:: Exercise data ::
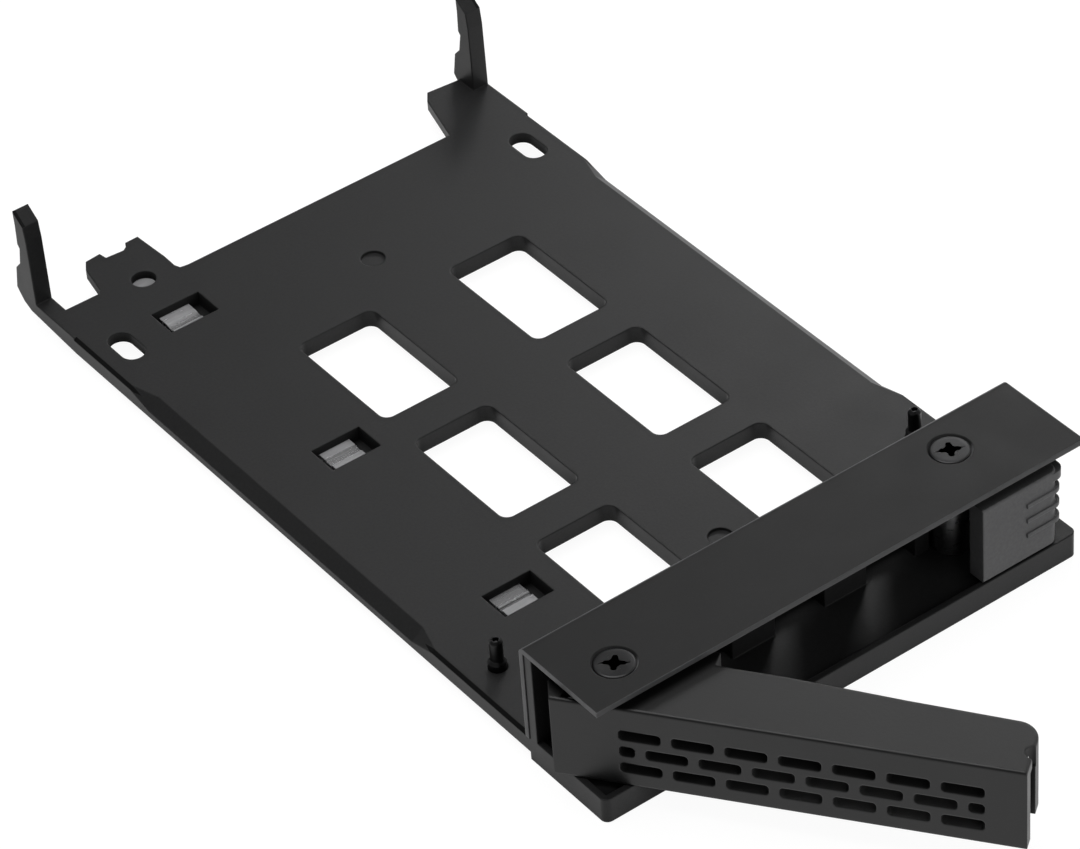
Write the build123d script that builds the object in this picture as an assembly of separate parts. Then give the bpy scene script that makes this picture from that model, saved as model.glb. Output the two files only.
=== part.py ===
from build123d import *
import math
import os

# Tray for one 2.5-inch drive, with a swing-out lever and a release button. Millimetres.
# The origin is the middle of the rear pair of drive slots, on the face the drive sits on.
# X runs to the right, Y to the connector end and Z up. The lever is open, as it is at rest.

# Drive interface: the bottom holes of a 2.5-inch drive
drive_hole_x = 61.72
drive_hole_y = 76.6

# Plate, as wide as the drive's holes and a margin at each side
seat_margin = 4.14
plate_width = drive_hole_x + 2 * seat_margin
plate_t = 2.4
plate_edge = 0.4
plate_rear_y = 8.5
slot_width = 3.2
slot_length = 6.0
slot_recess_width = 6.6
slot_recess_length = 9.4
slot_recess_depth = 0.9
dimple_d = 3.1
dimple_depth = 0.4
dimple_offset = 0.23
dimple_rear_y = -5.9
dimple_front_y = -75.6

# Side scoops: a facet along each top edge that fades out at both ends
scoop_width = 1.6
scoop_depth = 1.4
scoop_rear_y = -5.4
scoop_front_y = -71.0
scoop_ramp = 5.5

# Windows through the plate, two columns of three
window_x = 11.26
window_y = 18.7
window_radius = 1.3
window_pocket_gap = 3.11
window_right_margin = 15.97
window_rear_y = -23.28
window_pitch_y = 24.19
window_columns = 2
window_rows = 3

# Light pipe, the channel it lies in and the pockets over it
pipe_margin = 13.1
pipe_width = 4.4
pipe_t = 1.25
pipe_side_gap = 0.1
pipe_rear_y = 12.0
pipe_skin = 1.15
pipe_drop = 0.9
pipe_drop_rear_y = -86.5
pipe_drop_length = 3.0
pipe_front_inset = 0.3
pipe_hole_d = 3.2
pipe_hole_y = 9.75
pocket_margin = 13.3
pocket_width = 7.0
pocket_length = 4.65
pocket_depth = 2.0
pocket_ys = (0.8, -33.8, -68.1)

# Rear tabs, seen from above, measured from the plate's side and its rear edge
tab_t = 1.4
left_tab_root = 2.6
right_tab_root = 0.4
left_tab = [
    (18.95, 0.0), (17.9, 0.2), (17.6, 1.0), (17.65, 3.3), (17.3, 9.0), (15.4, 8.95),
    (15.0, 8.2), (14.4, 7.8), (11.9, 8.0), (11.7, 9.2), (9.5, 9.0), (8.6, 7.6),
    (7.7, 3.0), (7.3, 2.44), (2.5, 2.5),
]
right_tab = [(10.4, 0.0), (8.2, 7.9), (7.1, 9.4), (2.7, 9.0)]

# Rear arms, seen from the side: height over the seat against the distance from the rear edge
arm_width = 2.3
arm_root = 2.9
arm_profile = [
    (5.7, 0.0), (5.9, 9.6), (6.2, 11.9), (8.2, 13.3), (8.1, 11.3), (8.2, 8.2), (7.8, 7.7),
    (8.3, 5.1), (9.4, 3.9), (10.0, 0.5), (9.6, 0.0), (8.6, -1.05), (7.1, -1.7),
]

# Front housing
chin_rear_y = -88.1
chin_front_y = -101.9
chin_bottom_z = -3.5
chin_floor_z = -0.95
chin_rim_z = -0.1
chin_rim = 0.8
chin_right_rim = 4.2
chin_right_inset = 1.0
chin_corner = 0.9

# Folded sheet cover
sheet_t = 0.7
cover_overhang = 0.1
cover_rebate = 0.3
cover_rear_y = -87.5
cover_front_y = -101.7
cover_top_z = 13.2
cover_bend = 0.9

# Moulded wall under the cover, with air vents and the ribs between them
wall_t = 1.4
vent_width = 7.3
vent_left_margin = 8.55
vent_right_margin = 20.95
vent_count = 4
vent_low_z = 1.5
vent_high_z = 10.5
rib_depth = 2.6
rib_count = 2
end_rib_width = 2.1

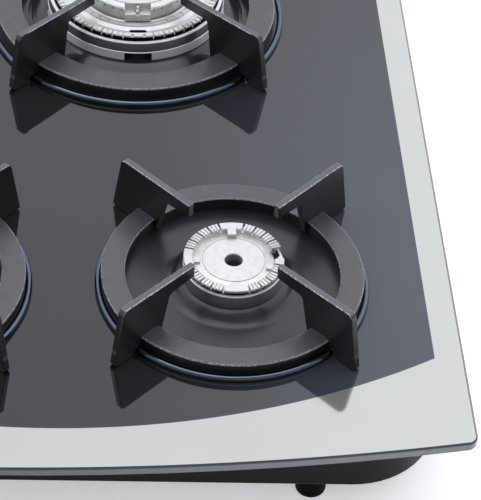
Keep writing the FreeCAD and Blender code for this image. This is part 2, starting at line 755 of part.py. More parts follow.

:: Your objective ::
Tell how many lines include "from". The number is the whole answer.

:: Exercise response ::
4